A little (election) manifesto for Facebook

When an issue starts to surface at literary festivals, you can tell that it’s gone middle-class mainstream. Over the weekend, TV celebrity Stephen Fry recommended that Facebook be classified ‘as a publisher’ in order to tackle ‘fake’ news and online abuse.

With an election on in the UK right now, Facebook is the weapon of choice for political parties wanting to spring surprises. The network is being credited with almost magical powers of persuasion and manipulation – largely because few people understand how it works. I live in a marginal constituency in London and printed political nonsense comes through our letterbox every day; I’ve no need to look at Facebook to see people fiddling with the truth.
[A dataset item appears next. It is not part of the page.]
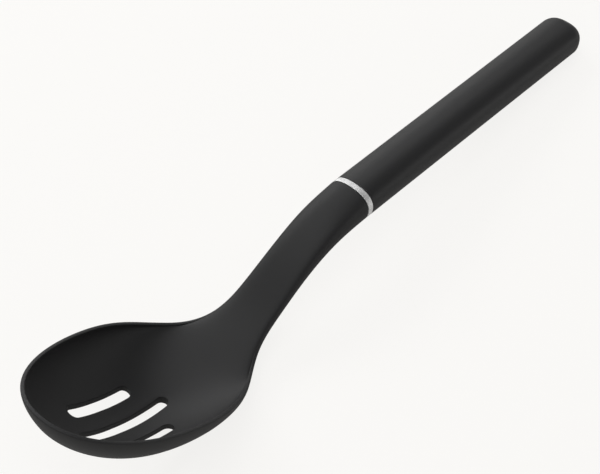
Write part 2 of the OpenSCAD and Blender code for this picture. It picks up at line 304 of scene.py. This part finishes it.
def finish_skin(skin, name, node):
    """Makes the skin a closed, smooth object on the table, in the place of a CAD node."""
    mesh = bpy.data.meshes.new(name)
    mesh.from_pydata([Vector(p) * MM for p in skin.points], [], skin.faces)
    work = bmesh.new()
    work.from_mesh(mesh)
    bmesh.ops.remove_doubles(work, verts=work.verts, dist=merge_gap * MM)
    bmesh.ops.dissolve_degenerate(work, edges=work.edges, dist=sliver_l * MM)
    bmesh.ops.recalc_face_normals(work, faces=work.faces)
    work.transform(laid_down)
    open_edges = sum(1 for e in work.edges if len(e.link_faces) != 2)
    volume = work.calc_volume() / MM ** 3
    work.to_mesh(mesh)
    work.free()
    mesh.shade_smooth()
    mesh.set_sharp_from_angle(angle=crisp_angle)
    piece = bpy.data.objects.new(name, mesh)
    bpy.context.collection.objects.link(piece)
    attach(piece, "root")
    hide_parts(node)
    print("%s: %d faces, %d open edges, %.0f mm3" % (name, len(mesh.polygons), open_edges, volume))
    return piece


# %% [markdown]
# ## Cuts across the head
# Near the band a cut through the head is the handle's own rounded oblong. In the bowl it is a
# belly, a rim and a dish. Both are drawn with the same number of points and blended one into
# the other, so the neck's crown runs down into the bowl without a seam, as the moulding does.
# The rim is laid square to the bowl's outline, so it keeps its thickness all the way round the
# tip. Its top is nearly flat between two small rounds, and the inner one draws the fine light
# line that runs round the real bowl. The cuts stand closest together at the tip, where the
# outline turns fastest.

# %% Places of the cuts
belly_steps, rim_steps, dish_steps = 30, 12, 27
neck_steps, bowl_steps = 64, 96
neck_edge_r = 0.3
rim_squareness = 4

first_s = neck_edge_r / head_l
neck_s = first_s + (heel_share - first_s) * np.arange(neck_steps) / neck_steps
bowl_s = heel_share + (1 - heel_share) * np.sin(np.pi / 2 * np.arange(bowl_steps + 1) / bowl_steps)
stations = np.concatenate([neck_s, bowl_s])

plan = np.stack([-stations * head_l, half_w(stations)], 1)
whole_plan = np.concatenate([plan, plan[-2::-1] * [1, -1]])
along = np.gradient(whole_plan, axis=0)[:len(plan)]
facing = np.stack([along[:, 1], -along[:, 0]], 1) / np.linalg.norm(along, axis=1)[:, None]
print("%d cuts, bowl %.1f mm wide" % (len(stations), 2 * plan[:, 1].max()))

# %% Where the rim grows and the section changes
rim_from_share, rim_grow_share = 0.375, 0.145
full_dish_share, full_crown_share = 0.52, 0.29

rim_part = ease((stations - rim_from_share) / rim_grow_share)


def fullness(s):
    return band_squareness + (bowl_fullness - band_squareness) * ease(s / full_dish_share)


crown_part = ease(stations / full_crown_share)
crown_squareness = band_squareness + (neck_squareness - band_squareness) * crown_part

edge = np.stack([plan[:, 0], plan[:, 1], rim_z(stations)], 1)
inner = edge - rim_t * np.stack([facing[:, 0], facing[:, 1], np.zeros(len(edge))], 1)
inner[:, 1] = np.maximum(inner[:, 1], 0)
widest = np.argmax(edge[:, 1])
print("rim %.1f mm thick at the widest place" % np.linalg.norm(edge[widest] - inner[widest]))


# %% Belly, crown, rim and dish
def section_rows(first_angle, last_angle, steps, squareness):
    """Across and up for every cut, one row of points for each."""
    return squircle(np.linspace(first_angle, last_angle, steps + 1)[None, :], squareness[:, None])


def rows_of_points(x, y, z):
    return np.stack(np.broadcast_arrays(x, y, z), 2)


across, up = section_rows(np.pi / 2, 0, belly_steps, fullness(stations))
belly = rows_of_points(edge[:, :1], edge[:, 1:2] * across, edge[:, 2:] - under(stations)[:, None] * up)

crown_steps = rim_steps + dish_steps
across, up = section_rows(0, np.pi / 2, crown_steps, crown_squareness)
crown = rows_of_points(edge[:, :1], edge[:, 1:2] * across, edge[:, 2:] + over(stations)[:, None] * up)

across, up = squircle(np.linspace(0, np.pi, rim_steps + 1), rim_squareness)
rim = (edge + inner)[:, None] / 2 + (edge - inner)[:, None] / 2 * across[None, :, None]
rim[:, :, 2] += rim_t / 2 * up

across, up = section_rows(0, np.pi / 2, dish_steps, fullness(stations))
dish = rows_of_points(inner[:, :1], inner[:, 1:2] * across,
                      edge[:, 2:] + over(-inner[:, 0] / head_l)[:, None] * up)

share = rim_part[:, None, None]
top = crown * (1 - share) + np.concatenate([rim, dish[:, 1:]], 1) * share
print("each half of the head has %d by %d points" % (len(stations), belly_steps + top.shape[1]))

# %% [markdown]
# ## Slots
# The slots are open right through, so a closed skin needs three things there: a hole in the
# dish, a hole in the belly and a wall between them. A boolean cut would do it, but it leaves
# long thin faces that shade badly on a curved dish. Here the fine grid round the slots is taken
# out and filled again with triangles that follow the slots' outlines. A mould can't make a
# knife edge, so small rounds lead from both surfaces into the walls.

# %% Slot outlines
slot_edge_r = 0.25
slot_arc_steps, slot_side_step = 18, 1
slot_round_steps, slot_wall_steps = 4, 5
slot_grid_gap, patch_margin = 0.45, 2.2

slots = [
    (0, mid_slot_from_tip - head_l, mid_slot_l),
    (slot_pitch, side_slot_from_tip - head_l, side_slot_l),
    (-slot_pitch, side_slot_from_tip - head_l, side_slot_l),
]


def slot_outline(slot, offset):
    """The slot seen from above, grown by an offset: two half circles and two straight sides."""
    y, x, length = slot
    r = slot_w / 2
    side_steps = int(round((length - slot_w) / slot_side_step))
    turn = np.linspace(-np.pi / 2, np.pi / 2, slot_arc_steps + 1)
    run = np.linspace(1, 0, side_steps + 1)[1:-1]
    far, near = x + length - r, x + r
    back_arc = np.stack([far + (r + offset) * np.cos(turn), y + (r + offset) * np.sin(turn)], 1)
    front_arc = np.stack([near - (r + offset) * np.cos(turn), y - (r + offset) * np.sin(turn)], 1)
    left = np.stack([near + (far - near) * run, np.full(len(run), y + r + offset)], 1)
    right = np.stack([far - (far - near) * run, np.full(len(run), y - r - offset)], 1)
    return np.concatenate([back_arc, left, front_arc, right])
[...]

So how should worry about Facebook be usefully focussed? In a public exchange with Facebook’s Adam Mosseri recently I urged Facebook to think much wider and to worry about helping to rebuild faith in truth in societies where that trust has begun to break down. Unsurprisingly, someone researching platforms asked me what on earth I meant. What follows is based on my reply.

When I talked about a ‘reconstruction effort in civil society’, I was compressing too much into a short phrase. Many journalists were thinking very narrowly about fake news, factchecking and misinformation. That is to say that the concerns about it are perfectly real (as are the solutions which are being tried out and multiplying), but the issue goes wider.